研究課題/領域番号 |
25285005
|
研究種目 |
基盤研究(B)
|
研究機関 | 立命館大学 |
研究代表者 |
渡辺 千原 立命館大学, 法学部, 教授 (50309085)
|
研究分担者 |
平野 哲郎 龍谷大学, 法務研究科, 教授 (00351338)
平野 仁彦 立命館大学, 法学部, 教授 (80189852)
一家 綱邦 京都府立医科大学, 医学(系)研究科(研究院), 助教 (50453981)
水野 紀子 東北大学, 法学(政治学)研究科(研究院), 教授 (40114665)
米村 滋人 東京大学, 法学(政治学)研究科(研究院), 准教授 (40419990)
|
研究期間 (年度) |
2013-04-01 – 2016-03-31
|
キーワード | 科学と法 / 医事訴訟 |
研究概要 |
25年度は、基礎的な調査期と位置づけて、研究会の開催や、海外での調査を行った。 「医事訴訟研究会」を3回開催し、今後研究を進めていくべき課題についての議論と、主な医療過誤訴訟や薬害訴訟の判例研究を進めた。「相当程度の可能性」侵害論、臨床試験に関する説明義務違反、イレッサ薬害訴訟について、そこで検討された医学的な知見と、その医療側からの評価、医療におけるガイドラインの活用の仕方について検討を行った。判決文から、医学的情報の評価のあり方を正確にトレースすることは容易ではないが、医療水準・因果関係の判断の仕方、ガイドラインの活用に焦点を当てて、事例研究を積み重ねていく必要性について確認し、26年度も引き続き判例研究を中心とする共同研究を進めていく予定である。 また、韓国調査では、韓国の医療ADRの実情についての調査のほか、韓国の医事法研究者との研究交流を行った。フランスへの予備調査では、フランスでの研究協力者との打ち合わせや、パリ大学の科学と法のカリキュラムの学生・担当者へのインタビュー調査を行った。

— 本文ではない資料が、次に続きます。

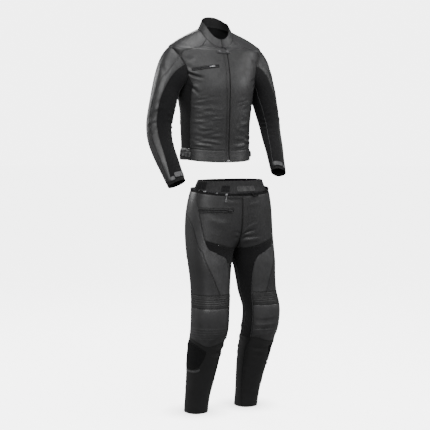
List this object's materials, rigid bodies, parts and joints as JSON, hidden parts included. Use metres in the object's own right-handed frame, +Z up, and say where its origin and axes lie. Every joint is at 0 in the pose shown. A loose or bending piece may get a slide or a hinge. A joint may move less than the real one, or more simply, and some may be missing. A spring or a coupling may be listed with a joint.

また、ドイツ・イギリス調査では、ドイツでの医事訴訟の審理の調査、イギリスで2013年に本格的に導入されたコンカレント・エビデンスのパイロット調査を行ったゲン教授へのインタビュー調査並びに、裁判官へのインタビュー調査や裁判傍聴調査等も行い、比較法的な研究の手がかりを得た。 専門的知見の利用に関しては、アメリカでの取り組みのほか、コンカレント・エビデンスについては、本家オーストラリアでの研究を進めていく必要もあり、26年度は調査対象として、フランスの本調査、アメリカ調査、可能ならオーストラリア調査も進めるべく、準備を行っている。
|
現在までの達成度 (区分) |
現在までの達成度 (区分)
2: おおむね順調に進展している
理由
事例調査については、対象とする事件選びや、裁判所との協力体制作りなどにおいて試行錯誤が必要で、当初の予定通りに進んでいない部分もあるが、課題設定自体が重要であるので、そのための検討はある程度進められたと考えている。次年度は、より、効果の高いターゲットを絞り込んでのインテンシヴな研究を進めていくことが課題となっている。 比較研究に関しては、韓国、ドイツ、イギリス、フランスと当初の予定よりも若干前倒しで、ほぼ順調に予定通りの調査研究を進めており、隣接する内容の研究プロジェクトとも連携しながら、調査協力者とのコンタクトや共同研究も進められており、比較的順調に調査が進んでいる。
|
今後の研究の推進方策 |
26年度は、25年度に引き続き、医事訴訟の事例研究を進めるほか、医事訴訟以外の科学訴訟と言えるような訴訟、医事訴訟においても刑事事件など、対象を広げた検討も行いつつ、医療と法ないし科学と法の関係や、相互の影響のあり方をはかるために適切な研究対象を絞り込み、厚みのある調査を進めていきたいと考えている。基本的に、こうした国内での調査は、定期的な研究会と、そこで確認した個別テーマを個人が進めて結果を共有するという方法で行っていく。25年度は、どのような論点や対象に絞り込んでいくべきかを検討することに重点を置いたので、26年度は、対象を広げる一方で、やや絞り込んだテーマでの詳細で深みのある調査研究を進めることも課題と考えている。その一部としては、訴訟における専門的知見の活用の仕方であり、その点については医事訴訟を中心に一定のまとめを行いたい。 海外調査については、関連する研究者やプロジェクトと連携をとりつつ、次年度は裁判における科学的証拠の活用について、さらに対象国を広げ(フランス・アメリカ・オーストラリア)調査を行い、その結果をまとめるほか、最終年度に国際フォーラムを開催する可能性も追求したいと考えている。
|
次年度の研究費の使用計画 |
25年度は、研究の初年度であり、海外調査は予定以上の箇所で行ったが、探索的な調査として、比較的少人数の調査にとどめたこともあり、予定よりは低予算で行えた。 また、研究補助員の雇用も考えていたが、初年次にはそれほど多くの事務量も発生しなかったため、研究代表者のほうで必要な事務作業を行ったために、人件費がほとんど発生しなかった。外部の研究者招聘や専門的知識の供与などについても、他の研究会との共同開催などによって、特段の支出なくある程度行うことができた。 26年度は、25年度よりも、出張人数を増やしてインテンシブな海外調査を行い、また海外からの研究者の招聘も行えればと考えているため、主に海外出張での使用を考えている。それ以外には、秋の医事法学会でのワークショップ開催に向けて、報告者の打ち合わせのための国内旅費も発生するので、国内出張でもある程度の使用が増えることが予定されている。 その他、研究の国内発信のため、ホームページの作成等も検討している。